There are other major providers that are not adopting even the limited impediments to searches that Google says it is now applying.
The Electronic Frontier Foundation (EFF), along with dozens of other privacy advocacy groups, recently sent an open letter to Skype’s owner Microsoft, requesting disclosure of its search policies for user data.
Specifically, the letter demands a “Transparency Report,” including:
• Quantitative data regarding the release of Skype user information to third parties, including which governments have requested the data, what kind of data, and the proportion of requests that were complied with. The group also wants to know why certain requests may have been rejected.
• The data collected by Microsoft and Skype on users, along with how long that data is stored—so-called “retention policies”;
• Skype’s best understanding of what data can be intercepted, particularly through technologies such as deep-packet inspection, which may include details of how secure the network is to send voice-over-IP traffic and conversation data;
• Skype’s policies on assisting law enforcement, including how it responds to “gagging orders,” and how it responds to law enforcement and intelligence agencies when data is requested on Skype customers.
The letter underlined the “persistently unclear and confusing statements about the confidentiality of Skype conversations,” and, in particular, “the access that governments and other third parties have to Skype user data and communications.”
The EFF emphasizes the urgency of the matter, given that Microsoft is in the process of switching over tens of millions of Windows Live Messenger users to Skype.
Another particular concern voiced is that TOM, a co-branded version of Skype for users in China, is subject to routine and widespread monitoring and interception of communications by the Chinese government.
The EFF coalition asked about the exact “current operational relationship between Skype with TOM Online in China and other third-party licensed users of Skype technology.”

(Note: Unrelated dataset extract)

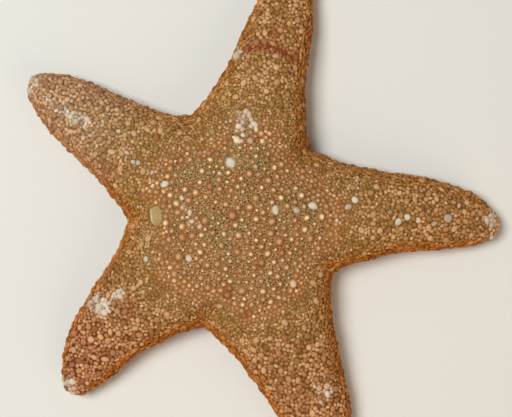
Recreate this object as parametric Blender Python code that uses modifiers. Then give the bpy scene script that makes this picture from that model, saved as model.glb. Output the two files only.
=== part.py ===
"""Dried sea star with a domed disc and five blunt arms, at its real size.

The star lies on its underside. One smooth body is made first, from a coarse cage of rings
that follow the arms, and thin cuts then part it into the disc, the mouth frame, the
madreporite and three lengths of each arm. Metres, +Z up.
"""

import math
from dataclasses import dataclass

import bmesh
import bpy
from mathutils import Matrix, Vector
from mathutils.bvhtree import BVHTree

MM = 0.001
COLLECTION = "sea_star"
CUTTER_COLLECTION = "sea_star_cutters"

# Gap left by each cut between two neighbouring pieces.
CUT_GAP = 0.3 * MM

# The cage stands a little outside the smooth surface that it makes.
CAGE_SWELL = 1.022

# Disc: heights of its top over the floor along the line to a notch and along an arm's ridge.
DISC_TOP = 27.5 * MM
DISC_RINGS = (0.91, 0.7, 0.36)
NOTCH_HEIGHTS = (14.6 * MM, 21.4 * MM, 26.0 * MM)
RIDGE_HEIGHTS = (22.6 * MM, 24.4 * MM, 26.8 * MM)
RIDGE_SOFTNESS = (0.4, 0.85, 1.0)
NOTCH_EDGE_HEIGHT = 7.6 * MM

# Underside of the disc, which stands just clear of the floor, and the mouth in its middle.
UNDER_RINGS = (0.86, 0.5)
UNDER_HEIGHT = 0.9 * MM
MOUTH_RADIUS = 4.6 * MM
MOUTH_ROOF_HEIGHT = 9.0 * MM

# Arms: where each ring of the cage crosses an arm, as a fraction of the arm's length.
ROOT = 0.4
MIDDLE = 0.5
ARM_RINGS = (0.5, 0.61, 0.72, 0.83, 0.925, 0.985)
ROOT_PULL = (0.45, 0.15)
TIP_START = 0.76
TIP_ROUNDNESS = 2.3
FLARE_LENGTH = 8.0 * MM
ROOT_RIDGE = 21.6 * MM
LATE_RIDGE = 14.4 * MM
LATE = 0.8
TIP_HEIGHT = 6.0 * MM
TIP_LIFT = 1.6 * MM
EDGE_LEVEL = 0.4
SECTION_ROUNDNESS = 2.25
TOP_STEPS = 3

# Sole and furrow of an arm's underside.
SOLE_DIP = -0.35 * MM
SOLE_PRESS = 0.3 * MM
SOLE_OUT = 0.5
LOWER_EDGE_OUT = 0.85
LOWER_EDGE_RISE = 0.1
FURROW_HALF = 2.4 * MM
FURROW_WIDEST = 0.42
FURROW_DEPTH = 3.0 * MM
LIP_RISE = 0.3 * MM
FURROW_END = 0.9

# Cuts: an arm leaves the disc just past its notches. Its other cuts are fractions of its length.
ROOT_CUT_PAST_NOTCH = 1.2 * MM
MIDDLE_CUT = 0.68
TIP_CUT = 0.925
BOX_HALF_WIDTH = 31.0 * MM
BOX_BOTTOM = -5.0 * MM
BOX_TOP = 40.0 * MM
BOX_PAST_TIP = 8.0 * MM

# Mouth frame: the ring of jaw plates round the mouth.
MOUTH_FRAME_RADIUS = 11.0 * MM
MOUTH_FRAME_HEIGHT = 5.6 * MM

# Madreporite: the sieve plate on the flank between arms c and d.
MADREPORITE_RADIUS_OUT = 27.8 * MM
MADREPORITE_BEARING = 186.2
MADREPORITE_HALF_LONG = 3.6 * MM
MADREPORITE_HALF_SHORT = 2.6 * MM
MADREPORITE_DEPTH = 1.7 * MM

# Sides of the round cuts.
MOUTH_SEGMENTS = 40
MADREPORITE_SEGMENTS = 28

# Colours of the dry skin, as linear red, green and blue.
DISC_COLOR = (0.33, 0.165, 0.06)
ARM_COLOR = (0.34, 0.165, 0.058)
TIP_COLOR = (0.42, 0.25, 0.125)
MOUTH_COLOR = (0.40, 0.24, 0.11)
MADREPORITE_COLOR = (0.46, 0.33, 0.14)
SKIN_ROUGHNESS = 0.72
MADREPORITE_ROUGHNESS = 0.6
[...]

Previously, in 2008, Skype stated that it could not eavesdrop on user conversations due to its peer-to-peer architecture and encryption techniques. Skype had also taken the position that it was not required to comply with expanded CALEA rules on real-time interception of digital communications because it was based in Europe.
All this is in doubt since Microsoft acquired Skype in 2011.

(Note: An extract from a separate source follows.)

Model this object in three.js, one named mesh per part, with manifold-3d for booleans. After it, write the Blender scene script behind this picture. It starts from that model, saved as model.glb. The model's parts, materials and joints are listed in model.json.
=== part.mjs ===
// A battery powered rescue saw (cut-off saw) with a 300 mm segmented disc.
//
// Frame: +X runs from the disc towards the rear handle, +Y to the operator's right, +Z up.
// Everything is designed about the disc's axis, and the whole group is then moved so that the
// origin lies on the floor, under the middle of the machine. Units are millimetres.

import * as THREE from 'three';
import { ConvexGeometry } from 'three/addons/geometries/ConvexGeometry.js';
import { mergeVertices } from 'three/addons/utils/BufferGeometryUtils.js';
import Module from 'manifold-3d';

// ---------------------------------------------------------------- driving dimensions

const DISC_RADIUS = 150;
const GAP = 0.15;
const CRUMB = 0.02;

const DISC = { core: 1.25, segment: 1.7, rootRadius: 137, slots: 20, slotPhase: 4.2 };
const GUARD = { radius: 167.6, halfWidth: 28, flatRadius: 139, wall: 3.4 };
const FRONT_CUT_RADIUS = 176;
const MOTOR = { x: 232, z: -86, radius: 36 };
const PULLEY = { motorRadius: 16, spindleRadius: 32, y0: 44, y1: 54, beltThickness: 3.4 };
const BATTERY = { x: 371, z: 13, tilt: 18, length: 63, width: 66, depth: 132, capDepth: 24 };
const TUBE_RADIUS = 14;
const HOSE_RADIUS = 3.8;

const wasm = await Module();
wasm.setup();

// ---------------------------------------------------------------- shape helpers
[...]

In fact, since that time Microsoft and Skype have both refused to answer questions about exactly what kinds of user data can be intercepted, what user data is retained, and whether eavesdropping on Skype conversations may take place.
In 2012, the FBI issued a subpoena for Skype chats going back to 2007, and then used those chats as the basis of evidence for criminal charges. This casts in doubt on Skype’s representation that it retains chats for no more than 30 days.
In December, the US Senate Judiciary Committee passed an amendment mandating that the government get a probable cause warrant before reading emails or other electronic communications. The amendment died on the vine. There is little chance that, even if reintroduced this year, it will pass the full Senate, pass the the House, or be signed into law by President Obama.
The discussion above does not even address the US government’s interception of communications under the Foreign Intelligence Surveillance Act (FISA) of “foreign intelligence information.” This can be done in certain circumstances under FISA without even the review of the secret FISA court.
Moreover, it has been revealed that the US National Security Agency (NSA) has monitored, without obtaining search warrants, the phone calls, Internet activity (web, email, etc.), text messaging, and other electronic communication involving parties believed by the NSA to be outside the US, even if the other end of the communication lies within the country. The agency has otherwise engaged in mass “data mining” in order to correlate data of US residents from emails, phone calls, Internet searches, and credit card activity and store it in a database for analysis.
These developments show that the move toward an authoritarian police state is not just creeping, but is an oncoming flood.